Together, the two overhauls represent another chapter in California’s perennial search for magic solutions to its educational dilemma, a quest that has ranged from lowering class sizes to empowering parents to take over schools that do poorly in standardized academic testing.
This month, having obtained a federal waiver, the state school board suspended the test-driven school performance measure known as API for at least two years. And that means parents and others will have no way, at least temporarily, of judging which schools are doing well and which are failing.
The rationale is that it makes no sense to make qualitative judgments until Common Core is in place and a new assessment system, which will be field-tested in some districts this spring, is in place.

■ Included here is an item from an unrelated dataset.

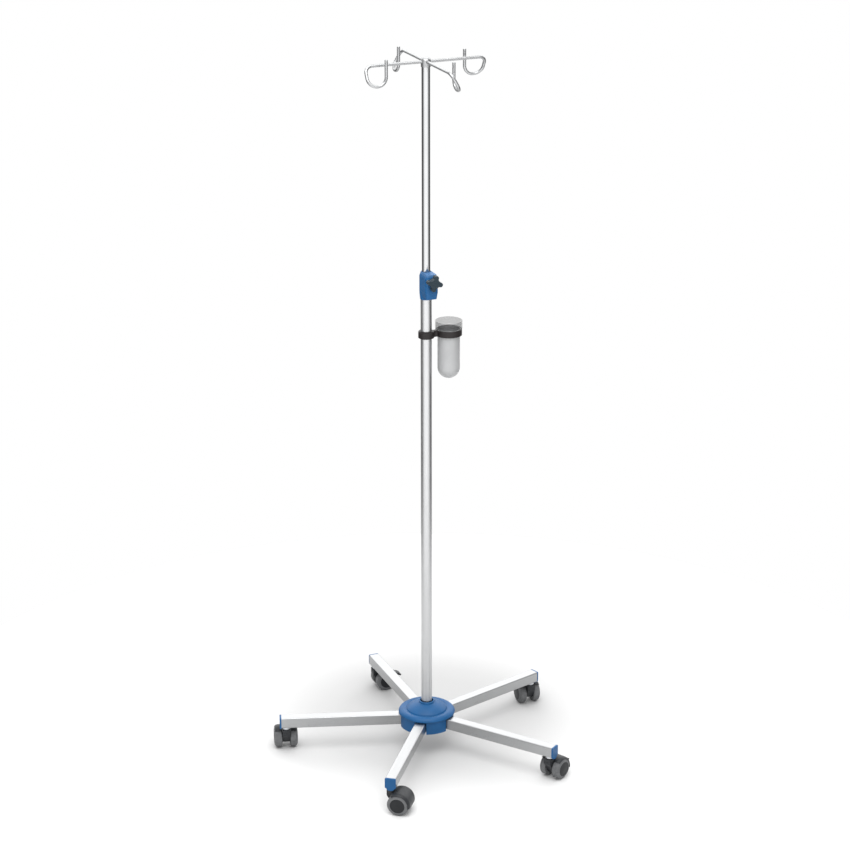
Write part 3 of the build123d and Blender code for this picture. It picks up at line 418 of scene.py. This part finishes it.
def studio_floor():
    """A plain pale floor, a disc that starts under the mast, with a soft painted shadow under the
    stand.
    """
    corners = [(0.0, 0.0, 0.0)]
    for ring in range(1, FLOOR_RINGS + 1):
        reach = FLOOR_RADIUS * (ring / FLOOR_RINGS) ** FLOOR_SPREAD
        for step in range(FLOOR_SEGMENTS):
            turn = 2.0 * math.pi * step / FLOOR_SEGMENTS
            corners.append((reach * math.cos(turn), reach * math.sin(turn), 0.0))
    faces = []
    for step in range(FLOOR_SEGMENTS):
        after = (step + 1) % FLOOR_SEGMENTS
        faces.append((0, 1 + step, 1 + after))
        for ring in range(FLOOR_RINGS - 1):
            inner = 1 + ring * FLOOR_SEGMENTS
            outer = inner + FLOOR_SEGMENTS
            faces.append((inner + step, outer + step, outer + after, inner + after))
    mesh = bpy.data.meshes.new("studio_floor")
    mesh.from_pydata(corners, [], faces)
    floor = bpy.data.objects.new("studio_floor", mesh)
    bpy.context.scene.collection.objects.link(floor)
    material, tree, shader = new_material("floor_paper")
    where = place(tree)
    paper = noise(tree, where, PAPER_SCALE, 3.0)
    tone = two_tone(tree, spread(tree, paper, 0.0, 1.0), *FLOOR_TONE)
    reach = node(tree, "VectorMath", operation="DISTANCE")
    join(tree, where, reach.inputs[0])
    reach.inputs[1].default_value = toward_camera() * -PAINTED_SHADOW_BEHIND
    # Painted shadow: the floor colour darkens towards a spot just behind the mast
    wear_and_painted_shadow = ramp(tree, reach.outputs["Value"], PAINTED_SHADOW_SHADES)
    painted_shadow = node(tree, "Mix", data_type="RGBA", blend_type="MULTIPLY")
    painted_shadow.inputs["Factor"].default_value = 1.0
    join(tree, tone, painted_shadow.inputs["A"])
    join(tree, wear_and_painted_shadow, painted_shadow.inputs["B"])
    join(tree, painted_shadow.outputs["Result"], shader.inputs["Base Color"])
    shader.inputs["Roughness"].default_value = PAPER_ROUGHNESS
    shader.inputs["Specular IOR Level"].default_value = PAPER_SPECULAR
    mesh.materials.append(material)


def blend(tree, share, first, second):
    """first at a share of 0, second at 1."""
    mixed = node(tree, "Mix", data_type="RGBA")
    join(tree, share, mixed.inputs["Factor"])
    join(tree, first, mixed.inputs["A"])
    join(tree, second, mixed.inputs["B"])
    return mixed.outputs["Result"]


def between(tree, value, low, high):
    """0 below low, 1 above high, eased between."""
    eased = node(tree, "MapRange", interpolation_type="SMOOTHSTEP")
    eased.inputs["From Min"].default_value = low
    eased.inputs["From Max"].default_value = high
    join(tree, value, eased.inputs["Value"])
    return eased.outputs["Result"]


def grey(tree, shade):
    """A plain grey source colour."""
    made = node(tree, "RGB")
    made.outputs["Color"].default_value = (shade, shade, shade, 1.0)
    return made.outputs["Color"]


# Shades round the stand, from straight behind it (0) to straight in front (1)
LOW_SHADES = (
    (0.0, 1.0),
    (0.10, 0.55),
    (0.22, 0.16),
    (0.50, 0.12),
    (0.64, 0.40),
    (0.78, 1.15),
    (0.90, 2.0),
    (1.0, 2.1),
)
HIGH_SHADES = (
    (0.0, 2.6),
    (0.16, 2.3),
    (0.28, 0.6),
    (0.40, 0.30),
    (0.62, 0.40),
    (0.80, 0.95),
    (1.0, 1.05),
)
LIGHT_SCALE = 4.0
CEILING_SHADE = 1.35
GROUND_SHADE = 1.0
HORIZON_SHADE = 0.5
# Where each zone fades into the next, by how steeply a ray points up (1) or down (-1)
FLOOR_TO_HORIZON = (-0.16, -0.06)
HORIZON = (-0.06, 0.10)
HORIZON_TO_BOARDS = (0.10, 0.22)
BOARDS_TO_CEILING = (0.62, 0.80)
LAMP_PLACE = (-0.5, -1.2, 3.3)
LAMP_AIM = (0.0, 0.0, 0.0)
LAMP_SIZE = 2.4
LAMP_POWER = 62.0


def studio_surroundings():
    """Bright boards in front, behind and overhead, grey sides, and a white ground."""
    world = bpy.data.worlds.new("studio")
    world.use_nodes = True
    bpy.context.scene.world = world
    tree = world.node_tree
    backdrop = tree.nodes["Background"]
    direction = node(tree, "TexCoord").outputs["Generated"]
    parts = node(tree, "SeparateXYZ")
    join(tree, direction, parts.inputs["Vector"])
    level = node(tree, "CombineXYZ")
    join(tree, parts.outputs["X"], level.inputs["X"])
    join(tree, parts.outputs["Y"], level.inputs["Y"])
    unit = node(tree, "VectorMath", operation="NORMALIZE")
    join(tree, level.outputs["Vector"], unit.inputs[0])
    facing = node(tree, "VectorMath", operation="DOT_PRODUCT")
    facing.inputs[1].default_value = toward_camera()
    join(tree, unit.outputs["Vector"], facing.inputs[0])
    halfway = spread(tree, facing.outputs["Value"], 0.0, 1.0, -1.0, 1.0)
    low, high = (
        ramp(tree, halfway, [(share, shade / LIGHT_SCALE) for share, shade in shades])
        for shades in (LOW_SHADES, HIGH_SHADES)
    )
    horizon = grey(tree, HORIZON_SHADE / LIGHT_SCALE)
    ceiling = grey(tree, CEILING_SHADE / LIGHT_SCALE)
    height = parts.outputs["Z"]
    upper = blend(tree, between(tree, height, *HORIZON_TO_BOARDS), horizon, high)
    upper = blend(tree, between(tree, height, *BOARDS_TO_CEILING), upper, ceiling)
    lower = blend(tree, between(tree, height, *FLOOR_TO_HORIZON), low, horizon)
    lit = blend(tree, between(tree, height, *HORIZON), lower, upper)
    seen = node(tree, "LightPath")
    ground = grey(tree, GROUND_SHADE / LIGHT_SCALE)
    join(tree, blend(tree, seen.outputs["Is Camera Ray"], lit, ground), backdrop.inputs["Color"])
    backdrop.inputs["Strength"].default_value = LIGHT_SCALE


def soft_box(name, place_at, aim_at, size, power):
    """A square area light that points at a spot."""
    lamp = bpy.data.lights.new(name, "AREA")
    lamp.shape = "SQUARE"
    lamp.size = size
    lamp.energy = power
    box = bpy.data.objects.new(name, lamp)
    box.location = place_at
    box.rotation_euler = (Vector(aim_at) - Vector(place_at)).to_track_quat("-Z", "Y").to_euler()
    bpy.context.scene.collection.objects.link(box)


def photo_camera():
    """The camera at the measured place."""
    camera = bpy.data.cameras.new("camera")
    camera.sensor_width = SENSOR_WIDTH
    camera.lens = FOCAL_PIXELS / IMAGE_PIXELS * SENSOR_WIDTH
    camera.clip_end = CLIP_END
    holder = bpy.data.objects.new("camera", camera)
    holder.location = toward_camera() * CAMERA_DISTANCE + Vector((0.0, 0.0, CAMERA_HEIGHT))
    camera.shift_x = -SHIFT_PIXELS / IMAGE_PIXELS
    aim = (math.radians(90.0 - CAMERA_PITCH), 0.0, math.radians(CAMERA_AZIMUTH))
    level = Euler(aim).to_matrix()
    rolled = level @ Matrix.Rotation(math.radians(-CAMERA_ROLL), 3, "Z")
    holder.rotation_euler = rolled.to_euler()
    bpy.context.scene.collection.objects.link(holder)
    bpy.context.scene.camera = holder


studio_floor()
studio_surroundings()
soft_box("overhead_softbox", LAMP_PLACE, LAMP_AIM, LAMP_SIZE, LAMP_POWER)
photo_camera()
bpy.context.scene.view_settings.view_transform = "Standard"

Supposedly, the API will be overhauled – reducing academic testing’s role in scores, adding other factors and aligning it with Common Cause. But whether the revised API, which is to emerge next year, will be a valuable guide to parents remains to be seen.
That uncertainty is driven by the very evident opposition to comparative assessments from Brown and the powerful California Teachers Association.
Brown denounced testing in a speech to this month’s state Democratic convention as an impediment to effective teaching while the CTA dislikes using test results as a basis for judging teacher competency, arguing that external factors such as poverty and parental involvement play equally powerful roles in outcomes.
There is some validity to both positions. Teaching to the test is obviously not healthy, and other factors certainly do affect learning.
However, without some objective measure of achievement over time, we’ll have no way of judging whether Brown’s money shift and Common Core really have some positive effect, or are just two more failed panaceas.